What to do -
Repeat the line that contains "melonSolid(floor), 0xf0b418, 0.35);", the line that contains "bpy.data.objects.remove(obj)", and all lines between them, exactly and with no other lines.

Dataset excerpt -
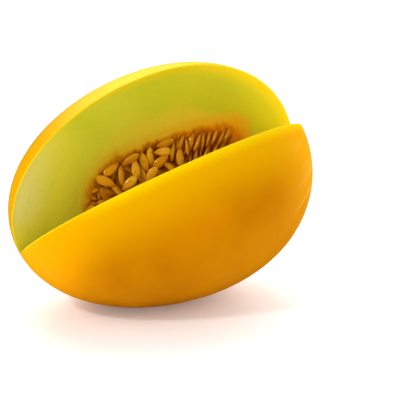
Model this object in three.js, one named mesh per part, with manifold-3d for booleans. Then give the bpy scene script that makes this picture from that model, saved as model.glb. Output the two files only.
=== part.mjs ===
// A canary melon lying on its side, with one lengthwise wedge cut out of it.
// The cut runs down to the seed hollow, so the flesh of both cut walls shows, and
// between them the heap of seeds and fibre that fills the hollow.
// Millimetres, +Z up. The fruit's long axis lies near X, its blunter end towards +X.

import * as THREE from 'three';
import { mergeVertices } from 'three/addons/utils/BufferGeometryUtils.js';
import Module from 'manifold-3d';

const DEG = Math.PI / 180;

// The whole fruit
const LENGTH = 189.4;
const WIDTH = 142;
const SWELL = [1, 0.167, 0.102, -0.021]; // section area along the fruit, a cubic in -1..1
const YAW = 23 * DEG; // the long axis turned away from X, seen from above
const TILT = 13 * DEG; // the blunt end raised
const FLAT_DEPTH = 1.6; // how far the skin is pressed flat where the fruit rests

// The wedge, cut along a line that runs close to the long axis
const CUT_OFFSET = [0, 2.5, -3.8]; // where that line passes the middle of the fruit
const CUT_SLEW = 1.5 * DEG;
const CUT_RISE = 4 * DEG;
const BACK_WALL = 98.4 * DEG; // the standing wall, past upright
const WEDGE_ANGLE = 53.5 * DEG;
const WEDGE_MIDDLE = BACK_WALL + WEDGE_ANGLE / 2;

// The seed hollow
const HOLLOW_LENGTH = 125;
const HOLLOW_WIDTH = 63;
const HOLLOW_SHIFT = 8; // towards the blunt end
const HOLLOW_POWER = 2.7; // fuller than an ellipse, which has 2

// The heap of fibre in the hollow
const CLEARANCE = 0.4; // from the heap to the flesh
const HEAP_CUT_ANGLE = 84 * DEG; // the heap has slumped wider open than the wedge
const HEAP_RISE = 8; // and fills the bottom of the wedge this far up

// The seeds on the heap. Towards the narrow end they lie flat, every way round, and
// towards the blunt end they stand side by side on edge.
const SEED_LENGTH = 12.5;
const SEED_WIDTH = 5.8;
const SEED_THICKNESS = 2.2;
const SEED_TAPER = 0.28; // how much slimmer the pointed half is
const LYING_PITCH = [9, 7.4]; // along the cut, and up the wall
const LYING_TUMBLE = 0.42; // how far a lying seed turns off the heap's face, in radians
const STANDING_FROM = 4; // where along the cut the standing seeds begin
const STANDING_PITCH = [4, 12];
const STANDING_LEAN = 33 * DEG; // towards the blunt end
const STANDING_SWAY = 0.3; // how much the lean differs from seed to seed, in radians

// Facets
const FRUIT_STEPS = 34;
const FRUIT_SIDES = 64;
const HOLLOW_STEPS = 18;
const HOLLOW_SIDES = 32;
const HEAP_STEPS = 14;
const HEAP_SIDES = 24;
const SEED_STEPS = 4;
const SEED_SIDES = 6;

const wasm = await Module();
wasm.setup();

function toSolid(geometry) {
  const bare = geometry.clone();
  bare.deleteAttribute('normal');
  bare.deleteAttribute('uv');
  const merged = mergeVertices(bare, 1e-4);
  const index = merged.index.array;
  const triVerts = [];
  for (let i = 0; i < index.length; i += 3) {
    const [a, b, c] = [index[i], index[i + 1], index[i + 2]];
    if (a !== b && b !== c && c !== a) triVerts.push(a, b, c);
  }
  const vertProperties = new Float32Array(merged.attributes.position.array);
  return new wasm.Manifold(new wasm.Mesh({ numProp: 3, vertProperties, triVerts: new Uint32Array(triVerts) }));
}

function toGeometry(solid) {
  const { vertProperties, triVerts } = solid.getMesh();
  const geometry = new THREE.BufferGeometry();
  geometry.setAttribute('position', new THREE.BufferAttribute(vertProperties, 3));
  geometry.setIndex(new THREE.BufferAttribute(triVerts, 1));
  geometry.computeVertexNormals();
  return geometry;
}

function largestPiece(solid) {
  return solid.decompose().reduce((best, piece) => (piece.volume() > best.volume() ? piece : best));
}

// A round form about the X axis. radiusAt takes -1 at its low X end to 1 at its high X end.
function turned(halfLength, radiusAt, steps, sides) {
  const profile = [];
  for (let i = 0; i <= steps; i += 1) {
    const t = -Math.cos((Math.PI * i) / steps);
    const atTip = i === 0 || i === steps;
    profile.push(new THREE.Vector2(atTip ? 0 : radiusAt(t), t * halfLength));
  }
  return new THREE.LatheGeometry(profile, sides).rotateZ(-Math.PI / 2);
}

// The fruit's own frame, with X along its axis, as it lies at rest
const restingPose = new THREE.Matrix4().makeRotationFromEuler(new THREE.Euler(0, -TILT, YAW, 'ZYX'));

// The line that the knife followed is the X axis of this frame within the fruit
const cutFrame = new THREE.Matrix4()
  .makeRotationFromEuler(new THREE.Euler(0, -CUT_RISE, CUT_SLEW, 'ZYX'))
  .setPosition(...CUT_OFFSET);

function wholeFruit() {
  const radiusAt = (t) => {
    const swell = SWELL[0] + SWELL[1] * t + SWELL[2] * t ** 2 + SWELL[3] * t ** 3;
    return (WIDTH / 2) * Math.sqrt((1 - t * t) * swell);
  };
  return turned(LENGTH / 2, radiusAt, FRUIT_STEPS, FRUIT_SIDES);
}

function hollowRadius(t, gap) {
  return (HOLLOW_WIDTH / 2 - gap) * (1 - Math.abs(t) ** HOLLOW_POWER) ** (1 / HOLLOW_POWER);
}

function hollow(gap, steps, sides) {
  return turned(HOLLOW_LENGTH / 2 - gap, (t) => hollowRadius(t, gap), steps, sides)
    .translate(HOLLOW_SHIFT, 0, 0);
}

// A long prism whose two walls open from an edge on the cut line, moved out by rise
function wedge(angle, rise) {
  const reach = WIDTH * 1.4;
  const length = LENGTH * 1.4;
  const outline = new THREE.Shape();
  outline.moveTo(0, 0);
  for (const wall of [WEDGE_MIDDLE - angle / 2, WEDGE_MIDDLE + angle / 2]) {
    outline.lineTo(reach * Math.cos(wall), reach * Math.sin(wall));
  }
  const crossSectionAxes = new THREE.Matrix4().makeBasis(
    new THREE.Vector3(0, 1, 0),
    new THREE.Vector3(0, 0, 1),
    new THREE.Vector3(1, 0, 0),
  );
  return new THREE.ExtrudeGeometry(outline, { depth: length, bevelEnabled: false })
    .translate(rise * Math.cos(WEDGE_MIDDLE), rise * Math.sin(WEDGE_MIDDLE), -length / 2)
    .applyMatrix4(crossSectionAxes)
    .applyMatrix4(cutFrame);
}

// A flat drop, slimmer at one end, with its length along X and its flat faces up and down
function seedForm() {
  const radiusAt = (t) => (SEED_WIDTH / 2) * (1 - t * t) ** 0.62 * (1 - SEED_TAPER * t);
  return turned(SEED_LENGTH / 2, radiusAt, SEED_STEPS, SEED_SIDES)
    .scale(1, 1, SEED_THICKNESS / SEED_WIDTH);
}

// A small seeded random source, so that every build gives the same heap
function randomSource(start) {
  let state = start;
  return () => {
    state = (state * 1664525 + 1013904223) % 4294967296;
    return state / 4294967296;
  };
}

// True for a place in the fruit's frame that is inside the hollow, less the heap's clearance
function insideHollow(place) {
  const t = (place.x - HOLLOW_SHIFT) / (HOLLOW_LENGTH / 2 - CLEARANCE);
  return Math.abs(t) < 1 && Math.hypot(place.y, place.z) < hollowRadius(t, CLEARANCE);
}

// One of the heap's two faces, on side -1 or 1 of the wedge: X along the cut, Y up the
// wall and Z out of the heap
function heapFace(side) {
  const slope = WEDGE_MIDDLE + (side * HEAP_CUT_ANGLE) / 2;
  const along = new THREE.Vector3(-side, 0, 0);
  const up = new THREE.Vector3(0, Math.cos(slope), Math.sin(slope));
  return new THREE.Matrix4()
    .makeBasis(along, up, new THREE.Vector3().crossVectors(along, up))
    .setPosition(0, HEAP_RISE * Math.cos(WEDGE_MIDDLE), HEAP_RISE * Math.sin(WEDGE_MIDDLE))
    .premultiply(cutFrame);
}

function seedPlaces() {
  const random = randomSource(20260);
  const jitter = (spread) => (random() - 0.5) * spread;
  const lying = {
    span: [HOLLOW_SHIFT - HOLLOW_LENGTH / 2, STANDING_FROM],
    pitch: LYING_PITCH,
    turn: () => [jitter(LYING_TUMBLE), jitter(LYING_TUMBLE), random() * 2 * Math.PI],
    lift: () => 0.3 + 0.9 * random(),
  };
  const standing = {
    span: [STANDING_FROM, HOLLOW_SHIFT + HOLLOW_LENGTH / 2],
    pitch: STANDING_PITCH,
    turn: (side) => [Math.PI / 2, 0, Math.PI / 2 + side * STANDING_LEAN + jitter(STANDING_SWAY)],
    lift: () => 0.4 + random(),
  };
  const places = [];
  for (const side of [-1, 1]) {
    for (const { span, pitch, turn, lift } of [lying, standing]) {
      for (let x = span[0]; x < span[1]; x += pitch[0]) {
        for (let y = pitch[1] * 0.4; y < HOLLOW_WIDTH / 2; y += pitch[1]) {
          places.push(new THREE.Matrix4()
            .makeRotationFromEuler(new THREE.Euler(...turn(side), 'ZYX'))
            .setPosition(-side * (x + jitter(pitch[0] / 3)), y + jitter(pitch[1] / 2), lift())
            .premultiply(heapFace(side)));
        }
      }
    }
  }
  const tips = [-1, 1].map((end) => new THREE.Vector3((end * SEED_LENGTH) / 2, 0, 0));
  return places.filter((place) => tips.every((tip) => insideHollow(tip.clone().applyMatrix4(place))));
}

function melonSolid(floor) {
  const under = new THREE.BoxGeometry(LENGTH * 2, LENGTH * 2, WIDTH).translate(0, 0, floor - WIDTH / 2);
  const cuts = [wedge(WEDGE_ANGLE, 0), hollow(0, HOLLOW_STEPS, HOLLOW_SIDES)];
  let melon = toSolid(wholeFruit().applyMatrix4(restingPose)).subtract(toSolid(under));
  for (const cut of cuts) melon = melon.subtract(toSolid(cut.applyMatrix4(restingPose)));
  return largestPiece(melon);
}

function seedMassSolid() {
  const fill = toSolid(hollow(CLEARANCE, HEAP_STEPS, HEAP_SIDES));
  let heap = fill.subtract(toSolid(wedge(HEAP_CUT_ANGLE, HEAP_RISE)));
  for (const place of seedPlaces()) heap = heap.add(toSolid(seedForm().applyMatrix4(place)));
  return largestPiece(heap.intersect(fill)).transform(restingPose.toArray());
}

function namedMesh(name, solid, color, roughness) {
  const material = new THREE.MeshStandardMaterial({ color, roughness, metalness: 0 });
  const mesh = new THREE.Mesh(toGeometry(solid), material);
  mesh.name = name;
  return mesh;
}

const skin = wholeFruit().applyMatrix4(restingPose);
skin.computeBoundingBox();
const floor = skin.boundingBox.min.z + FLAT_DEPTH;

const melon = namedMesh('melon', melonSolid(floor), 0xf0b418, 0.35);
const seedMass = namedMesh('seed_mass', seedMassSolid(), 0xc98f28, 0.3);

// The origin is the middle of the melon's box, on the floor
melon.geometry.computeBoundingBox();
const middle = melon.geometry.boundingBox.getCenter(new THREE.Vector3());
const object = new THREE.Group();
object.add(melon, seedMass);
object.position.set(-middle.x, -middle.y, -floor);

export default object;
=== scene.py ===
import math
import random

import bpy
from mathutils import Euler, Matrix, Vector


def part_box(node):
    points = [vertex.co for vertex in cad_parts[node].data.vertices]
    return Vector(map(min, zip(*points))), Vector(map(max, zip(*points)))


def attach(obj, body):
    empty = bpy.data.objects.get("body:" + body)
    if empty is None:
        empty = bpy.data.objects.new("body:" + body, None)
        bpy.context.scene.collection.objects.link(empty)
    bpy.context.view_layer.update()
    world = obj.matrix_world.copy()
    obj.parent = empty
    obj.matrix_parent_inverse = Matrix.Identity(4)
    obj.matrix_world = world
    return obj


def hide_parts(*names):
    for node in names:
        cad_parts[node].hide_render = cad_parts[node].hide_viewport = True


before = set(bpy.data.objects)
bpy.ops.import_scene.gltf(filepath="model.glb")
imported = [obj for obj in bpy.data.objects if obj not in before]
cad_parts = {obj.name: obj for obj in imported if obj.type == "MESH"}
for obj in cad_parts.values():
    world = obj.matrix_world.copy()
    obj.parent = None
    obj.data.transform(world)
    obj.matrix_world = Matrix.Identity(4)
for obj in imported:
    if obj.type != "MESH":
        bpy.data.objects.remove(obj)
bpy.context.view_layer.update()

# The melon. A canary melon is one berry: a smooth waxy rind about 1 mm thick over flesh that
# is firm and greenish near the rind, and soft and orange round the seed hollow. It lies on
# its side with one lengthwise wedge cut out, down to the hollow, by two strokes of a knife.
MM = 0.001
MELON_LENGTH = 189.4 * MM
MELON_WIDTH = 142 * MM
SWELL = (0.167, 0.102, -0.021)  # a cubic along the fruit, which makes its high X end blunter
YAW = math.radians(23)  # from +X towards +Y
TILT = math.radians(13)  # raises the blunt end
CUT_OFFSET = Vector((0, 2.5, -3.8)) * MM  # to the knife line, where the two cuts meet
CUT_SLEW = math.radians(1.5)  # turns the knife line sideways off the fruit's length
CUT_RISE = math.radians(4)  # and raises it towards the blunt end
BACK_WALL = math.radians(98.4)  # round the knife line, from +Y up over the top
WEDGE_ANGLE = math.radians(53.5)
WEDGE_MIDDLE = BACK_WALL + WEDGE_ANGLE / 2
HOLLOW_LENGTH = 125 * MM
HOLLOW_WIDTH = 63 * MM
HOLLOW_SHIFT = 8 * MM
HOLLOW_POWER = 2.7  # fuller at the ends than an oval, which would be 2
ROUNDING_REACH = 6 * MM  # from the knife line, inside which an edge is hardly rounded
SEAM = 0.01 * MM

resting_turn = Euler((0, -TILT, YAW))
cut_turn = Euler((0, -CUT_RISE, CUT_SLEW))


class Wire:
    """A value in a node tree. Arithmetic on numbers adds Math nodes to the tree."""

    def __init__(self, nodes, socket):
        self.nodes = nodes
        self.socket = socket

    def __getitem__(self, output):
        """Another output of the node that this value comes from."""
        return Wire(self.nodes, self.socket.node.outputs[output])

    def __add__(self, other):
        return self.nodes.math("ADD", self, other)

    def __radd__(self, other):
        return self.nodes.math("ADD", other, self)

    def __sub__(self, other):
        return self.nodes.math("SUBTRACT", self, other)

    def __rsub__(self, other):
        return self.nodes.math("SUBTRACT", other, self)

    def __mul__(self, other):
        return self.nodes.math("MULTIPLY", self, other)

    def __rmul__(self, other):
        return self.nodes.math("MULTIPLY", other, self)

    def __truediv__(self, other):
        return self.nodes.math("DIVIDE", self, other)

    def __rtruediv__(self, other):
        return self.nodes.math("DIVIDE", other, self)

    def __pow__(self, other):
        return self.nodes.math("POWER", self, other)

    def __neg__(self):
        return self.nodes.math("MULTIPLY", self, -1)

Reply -
const melon = namedMesh('melon', melonSolid(floor), 0xf0b418, 0.35);
const seedMass = namedMesh('seed_mass', seedMassSolid(), 0xc98f28, 0.3);

// The origin is the middle of the melon's box, on the floor
melon.geometry.computeBoundingBox();
const middle = melon.geometry.boundingBox.getCenter(new THREE.Vector3());
const object = new THREE.Group();
object.add(melon, seedMass);
object.position.set(-middle.x, -middle.y, -floor);

export default object;
=== scene.py ===
import math
import random

import bpy
from mathutils import Euler, Matrix, Vector


def part_box(node):
    points = [vertex.co for vertex in cad_parts[node].data.vertices]
    return Vector(map(min, zip(*points))), Vector(map(max, zip(*points)))


def attach(obj, body):
    empty = bpy.data.objects.get("body:" + body)
    if empty is None:
        empty = bpy.data.objects.new("body:" + body, None)
        bpy.context.scene.collection.objects.link(empty)
    bpy.context.view_layer.update()
    world = obj.matrix_world.copy()
    obj.parent = empty
    obj.matrix_parent_inverse = Matrix.Identity(4)
    obj.matrix_world = world
    return obj


def hide_parts(*names):
    for node in names:
        cad_parts[node].hide_render = cad_parts[node].hide_viewport = True


before = set(bpy.data.objects)
bpy.ops.import_scene.gltf(filepath="model.glb")
imported = [obj for obj in bpy.data.objects if obj not in before]
cad_parts = {obj.name: obj for obj in imported if obj.type == "MESH"}
for obj in cad_parts.values():
    world = obj.matrix_world.copy()
    obj.parent = None
    obj.data.transform(world)
    obj.matrix_world = Matrix.Identity(4)
for obj in imported:
    if obj.type != "MESH":
        bpy.data.objects.remove(obj)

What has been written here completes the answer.